Set exercise — Retype everything from the line that contains "extrude(amount=stud_depth + 2, mode=Mode.SUBTRACT)" down to the line that contains "bpy.context.scene.collection.objects.link(rigid_bodies[body])", inclusive, without altering or adding anything.

# START OF Available data

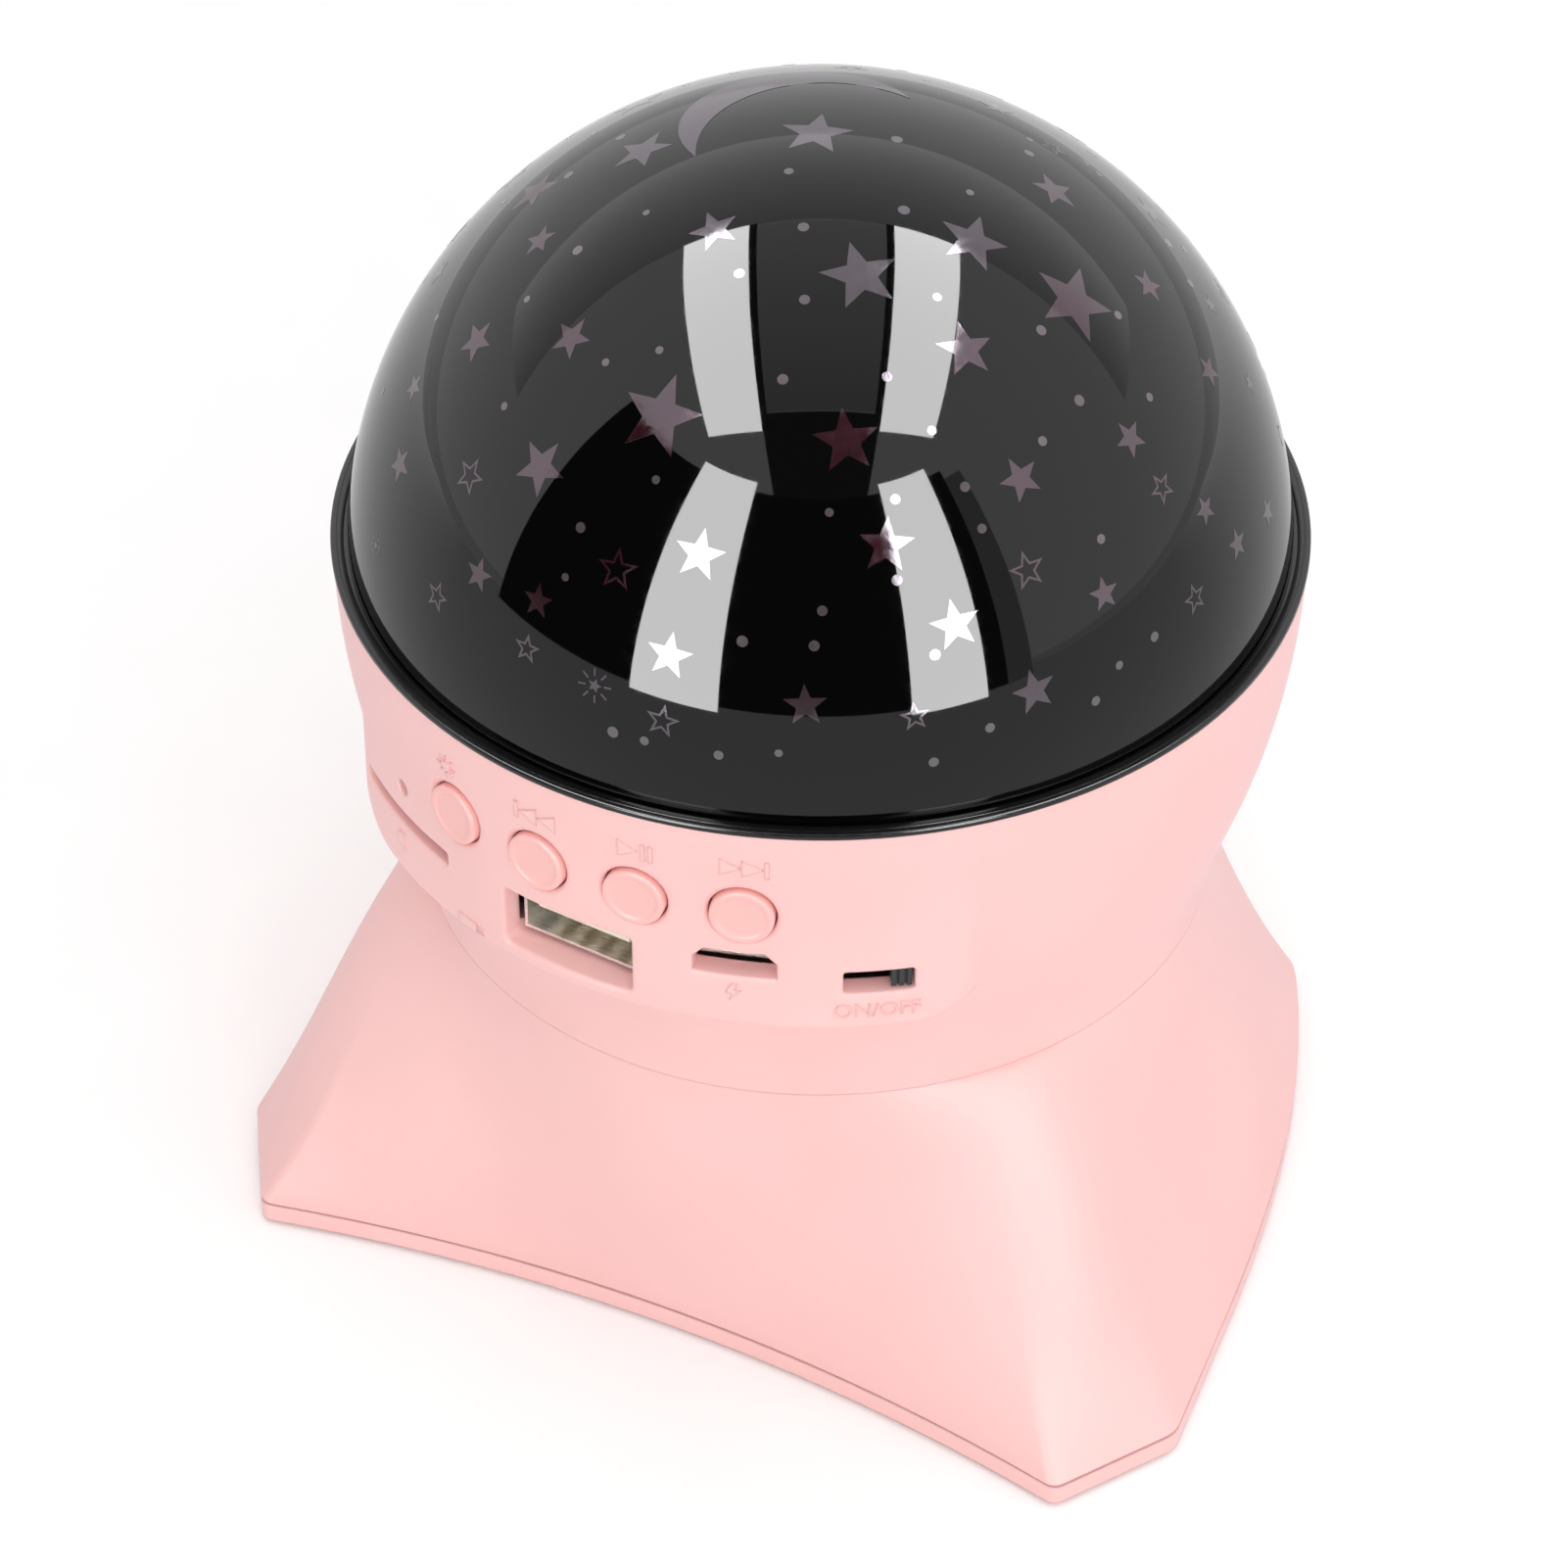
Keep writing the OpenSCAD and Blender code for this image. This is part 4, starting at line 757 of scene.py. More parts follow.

# END OF Available data
# START OF Available data

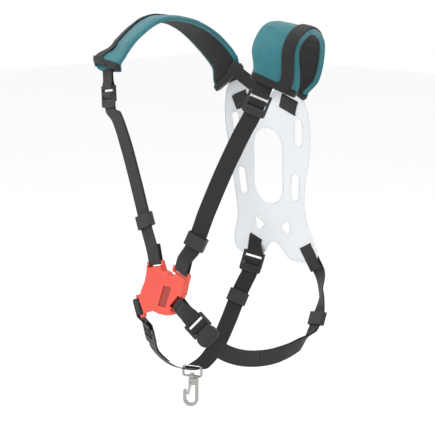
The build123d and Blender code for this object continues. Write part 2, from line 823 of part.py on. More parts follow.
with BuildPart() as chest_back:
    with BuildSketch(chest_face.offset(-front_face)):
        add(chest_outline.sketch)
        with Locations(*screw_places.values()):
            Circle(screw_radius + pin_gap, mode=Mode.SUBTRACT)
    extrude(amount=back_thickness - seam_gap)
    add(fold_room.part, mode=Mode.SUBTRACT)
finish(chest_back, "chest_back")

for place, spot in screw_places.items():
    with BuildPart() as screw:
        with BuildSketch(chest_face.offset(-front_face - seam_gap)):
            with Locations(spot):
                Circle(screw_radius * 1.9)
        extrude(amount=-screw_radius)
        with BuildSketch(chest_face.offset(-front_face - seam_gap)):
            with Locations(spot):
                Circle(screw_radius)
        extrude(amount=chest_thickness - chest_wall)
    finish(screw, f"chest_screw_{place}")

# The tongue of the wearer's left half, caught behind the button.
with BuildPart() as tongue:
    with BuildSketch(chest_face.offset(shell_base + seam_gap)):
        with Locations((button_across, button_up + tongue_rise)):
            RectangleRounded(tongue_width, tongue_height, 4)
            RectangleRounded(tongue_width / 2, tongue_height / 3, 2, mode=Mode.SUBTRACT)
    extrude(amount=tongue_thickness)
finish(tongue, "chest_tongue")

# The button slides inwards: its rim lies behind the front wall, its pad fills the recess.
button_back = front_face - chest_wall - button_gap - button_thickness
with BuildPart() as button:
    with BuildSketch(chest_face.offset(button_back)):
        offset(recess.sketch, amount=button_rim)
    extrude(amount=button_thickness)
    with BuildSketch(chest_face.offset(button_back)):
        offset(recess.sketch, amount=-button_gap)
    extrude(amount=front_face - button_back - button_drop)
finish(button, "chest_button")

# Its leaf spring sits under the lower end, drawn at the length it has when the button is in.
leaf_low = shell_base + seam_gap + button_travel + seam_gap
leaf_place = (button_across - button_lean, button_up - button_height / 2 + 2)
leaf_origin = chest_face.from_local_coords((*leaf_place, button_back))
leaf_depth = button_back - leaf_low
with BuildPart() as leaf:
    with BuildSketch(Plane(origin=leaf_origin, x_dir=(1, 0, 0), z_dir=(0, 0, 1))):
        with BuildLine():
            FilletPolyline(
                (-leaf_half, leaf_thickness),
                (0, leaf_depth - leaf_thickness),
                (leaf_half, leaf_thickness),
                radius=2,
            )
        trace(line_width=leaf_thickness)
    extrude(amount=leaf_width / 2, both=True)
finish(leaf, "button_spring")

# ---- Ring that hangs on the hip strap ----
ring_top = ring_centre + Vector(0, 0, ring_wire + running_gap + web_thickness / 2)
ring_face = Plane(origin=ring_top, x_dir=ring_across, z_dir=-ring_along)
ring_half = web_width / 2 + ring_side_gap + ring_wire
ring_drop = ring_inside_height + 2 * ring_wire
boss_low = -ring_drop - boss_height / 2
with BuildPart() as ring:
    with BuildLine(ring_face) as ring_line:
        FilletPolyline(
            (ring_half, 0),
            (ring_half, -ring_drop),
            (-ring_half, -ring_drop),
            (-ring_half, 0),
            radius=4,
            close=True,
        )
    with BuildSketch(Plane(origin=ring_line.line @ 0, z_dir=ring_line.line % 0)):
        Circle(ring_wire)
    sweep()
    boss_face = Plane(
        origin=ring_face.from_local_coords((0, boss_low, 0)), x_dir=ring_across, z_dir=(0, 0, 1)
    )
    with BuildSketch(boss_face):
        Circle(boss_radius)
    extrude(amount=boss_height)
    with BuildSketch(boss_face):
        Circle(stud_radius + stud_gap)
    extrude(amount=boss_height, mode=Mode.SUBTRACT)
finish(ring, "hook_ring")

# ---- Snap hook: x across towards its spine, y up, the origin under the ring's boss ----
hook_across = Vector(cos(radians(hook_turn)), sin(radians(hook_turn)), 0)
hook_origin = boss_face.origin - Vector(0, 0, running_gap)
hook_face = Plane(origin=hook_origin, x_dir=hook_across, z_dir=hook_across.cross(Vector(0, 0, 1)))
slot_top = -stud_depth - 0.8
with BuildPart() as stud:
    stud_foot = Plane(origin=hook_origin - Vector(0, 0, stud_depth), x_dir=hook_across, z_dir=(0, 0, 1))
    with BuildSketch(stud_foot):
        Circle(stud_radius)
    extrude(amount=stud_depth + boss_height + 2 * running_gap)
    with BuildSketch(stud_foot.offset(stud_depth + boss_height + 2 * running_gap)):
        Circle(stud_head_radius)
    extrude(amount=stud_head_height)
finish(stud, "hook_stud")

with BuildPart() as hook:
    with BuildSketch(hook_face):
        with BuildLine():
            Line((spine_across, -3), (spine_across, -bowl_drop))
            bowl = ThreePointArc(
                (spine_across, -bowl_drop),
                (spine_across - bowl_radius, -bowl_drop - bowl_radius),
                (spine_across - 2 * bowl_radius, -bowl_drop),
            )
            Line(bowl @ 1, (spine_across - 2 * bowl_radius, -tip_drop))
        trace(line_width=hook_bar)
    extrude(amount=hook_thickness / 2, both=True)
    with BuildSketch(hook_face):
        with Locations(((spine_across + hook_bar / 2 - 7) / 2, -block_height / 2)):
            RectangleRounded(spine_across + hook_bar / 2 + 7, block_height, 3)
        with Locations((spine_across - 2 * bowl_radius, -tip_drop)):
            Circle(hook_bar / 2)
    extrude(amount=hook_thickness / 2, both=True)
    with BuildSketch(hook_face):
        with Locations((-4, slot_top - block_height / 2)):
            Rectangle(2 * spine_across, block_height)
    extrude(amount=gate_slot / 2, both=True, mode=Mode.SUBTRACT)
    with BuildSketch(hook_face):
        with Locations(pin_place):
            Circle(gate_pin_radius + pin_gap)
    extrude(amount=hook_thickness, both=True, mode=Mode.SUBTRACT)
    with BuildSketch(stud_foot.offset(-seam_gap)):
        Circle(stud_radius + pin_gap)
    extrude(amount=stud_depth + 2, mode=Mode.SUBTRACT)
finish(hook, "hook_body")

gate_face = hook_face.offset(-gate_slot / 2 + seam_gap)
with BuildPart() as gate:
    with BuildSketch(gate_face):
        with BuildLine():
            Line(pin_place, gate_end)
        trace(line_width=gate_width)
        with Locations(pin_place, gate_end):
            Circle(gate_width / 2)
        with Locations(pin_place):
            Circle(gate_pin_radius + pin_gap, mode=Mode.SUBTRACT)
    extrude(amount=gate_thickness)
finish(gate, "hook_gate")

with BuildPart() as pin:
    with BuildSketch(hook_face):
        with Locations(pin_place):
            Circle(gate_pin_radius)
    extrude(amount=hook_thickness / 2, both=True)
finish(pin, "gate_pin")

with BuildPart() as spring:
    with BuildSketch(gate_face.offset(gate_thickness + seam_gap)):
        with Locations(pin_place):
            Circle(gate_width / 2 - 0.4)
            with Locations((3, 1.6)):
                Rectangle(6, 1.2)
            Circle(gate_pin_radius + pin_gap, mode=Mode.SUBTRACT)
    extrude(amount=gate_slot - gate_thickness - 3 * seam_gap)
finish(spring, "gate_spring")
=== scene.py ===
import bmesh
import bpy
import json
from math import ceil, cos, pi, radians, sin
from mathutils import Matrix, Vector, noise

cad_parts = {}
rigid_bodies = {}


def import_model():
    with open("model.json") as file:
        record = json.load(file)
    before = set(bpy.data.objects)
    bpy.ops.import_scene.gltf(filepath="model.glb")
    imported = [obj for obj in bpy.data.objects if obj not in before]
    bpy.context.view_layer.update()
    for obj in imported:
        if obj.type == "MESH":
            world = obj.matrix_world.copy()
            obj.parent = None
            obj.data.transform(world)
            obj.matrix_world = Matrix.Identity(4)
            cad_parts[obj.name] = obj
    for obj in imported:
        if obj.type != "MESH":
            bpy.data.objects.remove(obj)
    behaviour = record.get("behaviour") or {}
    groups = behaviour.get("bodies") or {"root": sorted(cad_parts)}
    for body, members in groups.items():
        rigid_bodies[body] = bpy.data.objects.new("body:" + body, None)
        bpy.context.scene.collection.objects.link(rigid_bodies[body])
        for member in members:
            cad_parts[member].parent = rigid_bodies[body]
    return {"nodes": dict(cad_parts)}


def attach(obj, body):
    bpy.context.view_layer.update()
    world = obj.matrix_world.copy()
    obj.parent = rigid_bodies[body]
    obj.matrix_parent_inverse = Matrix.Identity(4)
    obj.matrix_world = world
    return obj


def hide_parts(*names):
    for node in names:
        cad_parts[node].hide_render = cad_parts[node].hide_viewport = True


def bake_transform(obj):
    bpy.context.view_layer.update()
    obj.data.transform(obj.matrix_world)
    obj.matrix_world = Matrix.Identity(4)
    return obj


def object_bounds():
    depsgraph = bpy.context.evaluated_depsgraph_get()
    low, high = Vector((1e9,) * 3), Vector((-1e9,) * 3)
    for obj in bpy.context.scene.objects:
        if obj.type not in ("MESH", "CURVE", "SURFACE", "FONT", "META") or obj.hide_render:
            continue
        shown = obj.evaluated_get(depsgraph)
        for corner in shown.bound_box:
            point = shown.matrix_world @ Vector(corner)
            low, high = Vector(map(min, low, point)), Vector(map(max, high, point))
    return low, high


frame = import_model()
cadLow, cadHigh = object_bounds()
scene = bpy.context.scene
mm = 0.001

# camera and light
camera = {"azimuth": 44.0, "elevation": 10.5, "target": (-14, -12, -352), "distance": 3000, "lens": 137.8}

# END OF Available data

Exercise result —
    extrude(amount=stud_depth + 2, mode=Mode.SUBTRACT)
finish(hook, "hook_body")

gate_face = hook_face.offset(-gate_slot / 2 + seam_gap)
with BuildPart() as gate:
    with BuildSketch(gate_face):
        with BuildLine():
            Line(pin_place, gate_end)
        trace(line_width=gate_width)
        with Locations(pin_place, gate_end):
            Circle(gate_width / 2)
        with Locations(pin_place):
            Circle(gate_pin_radius + pin_gap, mode=Mode.SUBTRACT)
    extrude(amount=gate_thickness)
finish(gate, "hook_gate")

with BuildPart() as pin:
    with BuildSketch(hook_face):
        with Locations(pin_place):
            Circle(gate_pin_radius)
    extrude(amount=hook_thickness / 2, both=True)
finish(pin, "gate_pin")

with BuildPart() as spring:
    with BuildSketch(gate_face.offset(gate_thickness + seam_gap)):
        with Locations(pin_place):
            Circle(gate_width / 2 - 0.4)
            with Locations((3, 1.6)):
                Rectangle(6, 1.2)
            Circle(gate_pin_radius + pin_gap, mode=Mode.SUBTRACT)
    extrude(amount=gate_slot - gate_thickness - 3 * seam_gap)
finish(spring, "gate_spring")
=== scene.py ===
import bmesh
import bpy
import json
from math import ceil, cos, pi, radians, sin
from mathutils import Matrix, Vector, noise

cad_parts = {}
rigid_bodies = {}


def import_model():
    with open("model.json") as file:
        record = json.load(file)
    before = set(bpy.data.objects)
    bpy.ops.import_scene.gltf(filepath="model.glb")
    imported = [obj for obj in bpy.data.objects if obj not in before]
    bpy.context.view_layer.update()
    for obj in imported:
        if obj.type == "MESH":
            world = obj.matrix_world.copy()
            obj.parent = None
            obj.data.transform(world)
            obj.matrix_world = Matrix.Identity(4)
            cad_parts[obj.name] = obj
    for obj in imported:
        if obj.type != "MESH":
            bpy.data.objects.remove(obj)
    behaviour = record.get("behaviour") or {}
    groups = behaviour.get("bodies") or {"root": sorted(cad_parts)}
    for body, members in groups.items():
        rigid_bodies[body] = bpy.data.objects.new("body:" + body, None)
        bpy.context.scene.collection.objects.link(rigid_bodies[body])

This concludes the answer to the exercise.